# Buttstock Repair - Savannah



## Bwdonald (Mar 18, 2014)

Where could I get a wooden butt stock on an old pump .22 fixed or replaced in the Savannah area?  thanks for any help.


----------



## Clemson (Mar 20, 2014)

Garvin's Gunstock Repair, Inc.
John Garvin
111 Archie Dr
Albany, GA 31707-1243
www.gunstockshop.com

This man does great work.

Clemson


----------



## stickman77 (Mar 20, 2014)

ORTIZ CUSTOM GUNS. on montgomery cross roads. if he cant do it, he will get it done .


----------



## king killer delete (Apr 9, 2014)

^^^^^^This^^^^^ Ortiz is a good man and a good smith.


----------



## UncleLee (Sep 22, 2014)

Pedro Ortiz is a great gunsmith (and honest!) -- Savannah is lucky to have him.  

For stockwork, may also try a gunstock guy in Bluffton named Paul McCue who does great work.  
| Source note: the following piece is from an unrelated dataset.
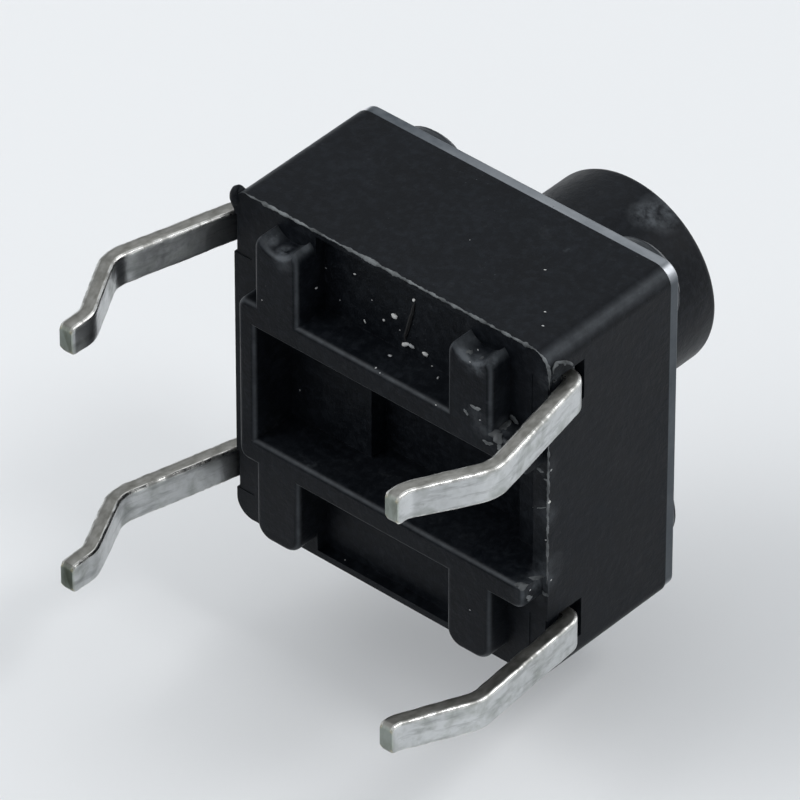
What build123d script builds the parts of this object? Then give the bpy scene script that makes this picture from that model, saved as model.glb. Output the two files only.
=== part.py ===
from build123d import *
from math import asin, degrees
import os

# Tactile push button switch, in millimetres.
# The board surface that its feet stand on is z = 0 and +Z runs along the plunger.
# The origin is the centre of the four-lead pattern.

# Housing
housing_side = 6.2
housing_top = 3.15
corner_radius = 0.32
foot_height = 0.43

# Feet: two bars along Y, tied by two cross bars beside the centre channel.
# The cross bars run on past the feet, and an end bar joins them at -X.
foot_width = 0.86
foot_centre_x = 1.9
foot_end_gap = 0.22
foot_corner_radius = 0.28
foot_edge_radius = 0.1
scallop_radius = 0.38
scallop_offset = 0.15
cross_bar_width = 0.46
cross_bar_left = 2.67
cross_bar_right = 2.98
cross_bar_corner_radius = 0.18
end_bar_width = 0.34

# Channel and pockets moulded into the underside
channel_width = 2.12
channel_end_wall = 0.3
channel_shallow_depth = 0.85
channel_deep_depth = 1.2
channel_step_x = -0.75
channel_ledge = 0.62
pocket_depth = 0.64
pocket_side_wall = 0.12

# Leads: one bent strip carries the two leads of each row
lead_pitch = 4.5
lead_width = 0.58
lead_thickness = 0.27
strip_height = 0.88
root_reach = 3.21
knee_reach = 3.67
knee_height = -1.48
ankle_reach = 3.0
ankle_height = -2.68
tip_height = -3.2
root_bend = 0.18
knee_bend = 0.6
ankle_bend = 0.45
tip_corner_radius = 0.09

# How far each lead has been bent outwards at its knee and at its tip, and cut short
centre_row_left_bent = (0.2, 0.2, 0.05)
centre_row_right_bent = (0.0, 0.0, 0.25)
side_row_left_bent = (0.17, 0.25, 0.0)
side_row_right_bent = (-0.28, -0.2, 0.35)

# Slots in the housing where the leads come out
slot_clearance = 0.07
slot_depth = 0.35
slot_top = 1.2

# Contacts on the floor of the well
well_radius = 2.2
well_floor = 1.6
riser_distance = 1.75
riser_bend = 0.15
tongue_width = 0.9
centre_pad_radius = 0.55
bump_radius = 0.3
bump_height = 0.06
arm_width = 0.7
arm_spacing = 3.0
arm_reach = 0.9

# Snap dome
dome_radius = 2.0
dome_thickness = 0.07
travel = 0.25

# Cover plate and the housing's headed posts that hold it
plate_thickness = 0.2
plate_inset = 0.02
post_spacing = 4.12
post_radius = 0.38
post_clearance = 0.03
head_radius = 0.72
head_shoulder = 0.4
head_crown = 0.22

# Plunger
plunger_radius = 1.68
plunger_top = 6.0
plunger_edge_radius = 0.12
plunger_clearance = 0.1
flange_clearance = 0.1
flange_thickness = 0.5
nub_radius = 0.6
running_gap = 0.02

# Places worked out from the sizes above
lead_row = lead_pitch / 2
contact_height = well_floor - lead_thickness / 2
plate_top = housing_top + plate_thickness
foot_length = housing_side - 2 * foot_end_gap
foot_inner_gap = 2 * foot_centre_x - foot_width
channel_left = cross_bar_left - end_bar_width
channel_right = housing_side / 2 - channel_end_wall
dome_rise = travel + bump_height
dome_crown = well_floor + dome_rise + dome_thickness
crown_base = plate_top + head_shoulder

lead_bends = [ankle_bend, knee_bend, root_bend, root_bend, knee_bend, ankle_bend]


def lead_side(bent):
    """Middle line of one lead as (distance from the centre, height), root first."""
    knee_bent, tip_bent, cut = bent
    return [
        (root_reach, strip_height),
        (knee_reach + knee_bent, knee_height),
        (ankle_reach + tip_bent, ankle_height),
        (ankle_reach + tip_bent, tip_height + cut),
    ]


def lead_row_path(left_bent, right_bent):
    """Middle line of a whole row, from the -X tip through the strip to the +X tip."""
    left_side = [(-x, z) for x, z in reversed(lead_side(left_bent))]
    return left_side + lead_side(right_bent)


def tip_edges(terminal):
    """The short end edges of both leads of a row, across their thickness."""
    return terminal.edges().filter_by(Axis.X).filter_by(lambda edge: edge.center().Z < ankle_height)


# Centre terminal: two leads, and a tongue that rises to the centre contact
with BuildPart() as centre_terminal:
    with BuildLine(Plane.XZ.offset(lead_row)) as centre_strip:
        FilletPolyline(*lead_row_path(centre_row_left_bent, centre_row_right_bent), radius=lead_bends)
    with BuildSketch(Plane(centre_strip.line @ 0, x_dir=(0, 1, 0), z_dir=centre_strip.line % 0)):
        Rectangle(lead_width, lead_thickness)
    sweep(path=centre_strip.line)
    fillet(tip_edges(centre_terminal), radius=tip_corner_radius)
    with BuildLine(Plane.YZ) as tongue:
        FilletPolyline(
            (-lead_row, strip_height),
            (-riser_distance, strip_height),
            (-riser_distance, contact_height),
            (0, contact_height),
            radius=riser_bend,
        )
    with BuildSketch(Plane(tongue.line @ 0, x_dir=(1, 0, 0), z_dir=tongue.line % 0)):
        Rectangle(tongue_width, lead_thickness)
    sweep(path=tongue.line)
    with BuildSketch(Plane.XY.offset(well_floor - lead_thickness)):
        Circle(centre_pad_radius)
    extrude(amount=lead_thickness)
    with BuildSketch(Plane.XY.offset(well_floor)):
        Circle(bump_radius)
    extrude(amount=bump_height, taper=30)


# Side terminal: two leads, and two arms that rise to the rim of the dome
with BuildPart() as side_terminal:
    with BuildLine(Plane.XZ.offset(-lead_row)) as side_strip:
        FilletPolyline(*lead_row_path(side_row_left_bent, side_row_right_bent), radius=lead_bends)
    with BuildSketch(Plane(side_strip.line @ 0, x_dir=(0, 1, 0), z_dir=side_strip.line % 0)):
        Rectangle(lead_width, lead_thickness)
    sweep(path=side_strip.line)
    fillet(tip_edges(side_terminal), radius=tip_corner_radius)
    for arm_x in (-arm_spacing / 2, arm_spacing / 2):
        with BuildLine(Plane.YZ.offset(arm_x)) as arm:
            FilletPolyline(
                (lead_row, strip_height),
                (riser_distance, strip_height),
                (riser_distance, contact_height),
                (-arm_reach, contact_height),
                radius=riser_bend,
            )
        with BuildSketch(Plane(arm.line @ 0, x_dir=(1, 0, 0), z_dir=arm.line % 0)):
            Rectangle(arm_width, lead_thickness)
        sweep(path=arm.line)


# Crown of one post head, a cap of a sphere on the head's shoulder
with BuildPart() as crown:
    crown_ball = (head_radius**2 + head_crown**2) / (2 * head_crown)
    crown_angle = degrees(asin(head_radius / crown_ball))
    with BuildSketch(Plane.XZ):
        with BuildLine():
            cap = CenterArc(
                (0, crown_base + head_crown - crown_ball), crown_ball, 90 - crown_angle, crown_angle
            )
            Polyline(cap @ 1, (0, crown_base), cap @ 0)
        make_face()
    revolve(axis=Axis.Z)


# Base: moulded around both terminals, open above as the well
with BuildPart() as base:
    # Feet and cross bars
    with BuildSketch():
        with GridLocations(2 * foot_centre_x, 0, 2, 1):
            RectangleRounded(foot_width, foot_length, foot_corner_radius)
        with Locations(((cross_bar_right - cross_bar_left) / 2, 0)):
            RectangleRounded(
                cross_bar_left + cross_bar_right,
                channel_width + 2 * cross_bar_width,
                cross_bar_corner_radius,
            )
        with Locations((-channel_left, 0)):
            Rectangle(
                housing_side, channel_width, align=(Align.MIN, Align.CENTER), mode=Mode.SUBTRACT
            )
        with Locations((0, -foot_length / 2 - scallop_offset)):
            with GridLocations(2 * foot_centre_x, 0, 2, 1):
                Circle(scallop_radius, mode=Mode.SUBTRACT)
    extrude(amount=foot_height)
    fillet(base.edges().group_by(Axis.Z)[0], radius=foot_edge_radius)

    # Body
    with BuildSketch(Plane.XY.offset(foot_height)):
        RectangleRounded(housing_side, housing_side, corner_radius)
    extrude(amount=housing_top - foot_height)

    # Pockets between the feet, outside the cross bars
    pocket_start = channel_width / 2 + cross_bar_width
    pocket_length = housing_side / 2 - pocket_side_wall - pocket_start
    with BuildSketch(Plane.XY.offset(pocket_depth)):
        with GridLocations(0, 2 * pocket_start + pocket_length, 1, 2):
            Rectangle(foot_inner_gap, pocket_length)
    extrude(amount=foot_height - pocket_depth, mode=Mode.SUBTRACT)

    # Channel across the middle, stepped deeper towards +X
    with BuildSketch(Plane.XY.offset(channel_shallow_depth)):
        with Locations((-channel_left, 0)):
            Rectangle(
                channel_left + channel_right, channel_width, align=(Align.MIN, Align.CENTER)
            )
    extrude(amount=foot_height - channel_shallow_depth, mode=Mode.SUBTRACT)
    with BuildSketch(Plane.XY.offset(channel_deep_depth)):
        with Locations((channel_step_x, 0)):
            deep_length = channel_right - channel_ledge - channel_step_x
            Rectangle(deep_length, channel_width, align=(Align.MIN, Align.CENTER))
    extrude(amount=channel_shallow_depth - channel_deep_depth, mode=Mode.SUBTRACT)

    # Slots where the leads leave the sides
    with BuildSketch(Plane.XY.offset(foot_height)):
        with GridLocations(housing_side, lead_pitch, 2, 2):
            Rectangle(2 * slot_depth, lead_width + 2 * slot_clearance)
    extrude(amount=slot_top - foot_height, mode=Mode.SUBTRACT)

    # Well for the dome and the plunger's flange
    with BuildSketch(Plane.XY.offset(well_floor)):
        Circle(well_radius)
    extrude(amount=housing_top - well_floor, mode=Mode.SUBTRACT)

    # Posts through the cover plate, with heads formed over it
    with BuildSketch(Plane.XY.offset(housing_top)):
        with GridLocations(post_spacing, post_spacing, 2, 2):
            Circle(post_radius)
    extrude(amount=plate_thickness)
    with BuildSketch(Plane.XY.offset(plate_top)):
        with GridLocations(post_spacing, post_spacing, 2, 2):
            Circle(head_radius)
    extrude(amount=head_shoulder)
    with GridLocations(post_spacing, post_spacing, 2, 2):
        add(crown.part)

    # The terminals fill their own room in the moulding
    add(centre_terminal.part, mode=Mode.SUBTRACT)
    add(side_terminal.part, mode=Mode.SUBTRACT)


# Snap dome: a thin spring disc, bowed over the centre contact
with BuildPart() as snap_dome:
    bow_radius = (dome_radius**2 + dome_rise**2) / (2 * dome_rise)
    bow_centre = well_floor + dome_rise - bow_radius
    bow_angle = degrees(asin(dome_radius / bow_radius))
    with BuildSketch(Plane.XZ):
        with BuildLine():
            under = CenterArc((0, bow_centre), bow_radius, 90 - bow_angle, bow_angle)
            over = CenterArc((0, bow_centre), bow_radius + dome_thickness, 90 - bow_angle, bow_angle)
            Line(under @ 0, over @ 0)
            Line(under @ 1, over @ 1)
        make_face()
    revolve(axis=Axis.Z)


# Plunger: shaft through the cover, flange under it, nub on the dome
flange_top = housing_top - running_gap
flange_bottom = flange_top - flange_thickness
with BuildPart() as plunger:
    with BuildSketch(Plane.XY.offset(flange_bottom)):
        Circle(well_radius - flange_clearance)
    extrude(amount=flange_thickness)
    with BuildSketch(Plane.XY.offset(flange_top)):
        Circle(plunger_radius)
    extrude(amount=plunger_top - flange_top)
    fillet(plunger.edges().group_by(Axis.Z)[-1], radius=plunger_edge_radius)
    with BuildSketch(Plane.XY.offset(dome_crown + running_gap)):
        Circle(nub_radius)
    extrude(amount=flange_bottom - dome_crown - running_gap)
    fillet(plunger.edges().group_by(Axis.Z)[0], radius=plunger_edge_radius)


# Cover plate: punched sheet, held down by the four post heads
with BuildPart() as cover_plate:
    with BuildSketch(Plane.XY.offset(housing_top)):
        plate_side = housing_side - 2 * plate_inset
        RectangleRounded(plate_side, plate_side, corner_radius - plate_inset)
        Circle(plunger_radius + plunger_clearance, mode=Mode.SUBTRACT)
        with GridLocations(post_spacing, post_spacing, 2, 2):
            Circle(post_radius + post_clearance, mode=Mode.SUBTRACT)
    extrude(amount=plate_thickness)


os.makedirs("parts", exist_ok=True)
pieces = {
    "base": base,
    "centre_terminal": centre_terminal,
    "side_terminal": side_terminal,
    "snap_dome": snap_dome,
    "plunger": plunger,
    "cover_plate": cover_plate,
}
for label, piece in pieces.items():
    piece.part.label = label
    export_step(piece.part, f"parts/{label}.step")
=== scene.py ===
import bpy
import bmesh
import numpy as np
from mathutils import Matrix, Vector
from mathutils.bvhtree import BVHTree


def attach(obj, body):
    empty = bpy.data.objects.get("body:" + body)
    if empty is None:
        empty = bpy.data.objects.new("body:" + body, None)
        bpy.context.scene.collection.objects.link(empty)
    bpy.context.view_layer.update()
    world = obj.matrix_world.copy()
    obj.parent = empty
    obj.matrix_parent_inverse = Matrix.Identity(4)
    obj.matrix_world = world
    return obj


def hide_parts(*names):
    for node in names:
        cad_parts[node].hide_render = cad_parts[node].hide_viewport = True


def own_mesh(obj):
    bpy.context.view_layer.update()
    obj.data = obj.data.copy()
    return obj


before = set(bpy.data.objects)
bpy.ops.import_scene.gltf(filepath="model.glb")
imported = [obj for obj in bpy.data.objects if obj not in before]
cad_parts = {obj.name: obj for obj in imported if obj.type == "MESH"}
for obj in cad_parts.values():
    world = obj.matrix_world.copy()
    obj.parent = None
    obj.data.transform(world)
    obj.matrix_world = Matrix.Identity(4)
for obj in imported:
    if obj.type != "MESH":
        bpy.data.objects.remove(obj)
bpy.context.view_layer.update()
MM = 0.001

# Sizes in millimetres, as the solids have them, apart from the post heads. The solids' plainer
# heads, 0.72 in radius and 0.62 high, stay inside these larger ones, but for their shoulders,
# which stand out by up to 0.022 about 0.4 above the plate and show as a fine seam.
LEAD_ROW = 2.25
LEAD_WIDTH = 0.58
LEAD_THICKNESS = 0.27
STRIP_HEIGHT = 0.88
ROOT_REACH = 3.21
KNEE_REACH = 3.67
KNEE_HEIGHT = -1.48
ANKLE_REACH = 3.0
ANKLE_HEIGHT = -2.68
TIP_HEIGHT = -3.2
TIP_CORNER = 0.09
LEAD_BENDS = [0.45, 0.6, 0.18]  # radii of the middle line at ankle, knee and root
WELL_FLOOR = 1.6
CONTACT_HEIGHT = WELL_FLOOR - LEAD_THICKNESS / 2
RISER = 1.75
RISER_BEND = 0.15
HOUSING_HALF = 3.1
HOUSING_TOP = 3.15
RIM_HEIGHT = 0.43
PLUNGER_TOP = 6.0
PLUNGER_RADIUS = 1.68
FLANGE_RADIUS = 2.1
FLANGE_TOP = 3.13
FLANGE_BOTTOM = 2.63
NUB_RADIUS = 0.6
NUB_BOTTOM = 2.0
HEAD_SPACING = 4.12
HEAD_RADIUS = 0.79
HEAD_HEIGHT = 0.67
PLATE_THICKNESS = 0.2
PLATE_TOP = HOUSING_TOP + PLATE_THICKNESS
ARM_PLACE = 1.5
ARM_REACH = 0.9
ARM_WIDTH = 0.7
TONGUE_WIDTH = 0.9
DOME_RADIUS = 2.0
DOME_RISE = 0.31
DOME_THICKNESS = 0.07
PLUNGER_EDGE = 0.12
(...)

His website is http://www.projxwoodworking.com/


----------



## TrailBlazinMan (Sep 23, 2014)

Paul does great work. If he or Pedro are booked beyond belief call Dixie Triggers in Effingham Co.


----------



## olcop (Sep 23, 2014)

*gun stock repair*

+++ on both recommendations for gunsmiths, both are excellent---and, both have done work for me, never had a complaint or return.
olcop


----------



## Ruger#3 (Sep 24, 2014)

Clemson said:


> Garvin's Gunstock Repair, Inc.
> John Garvin
> 111 Archie Dr
> Albany, GA 31707-1243
> ...



X2 He has worked on two guns for me. I was happy with both jobs.


----------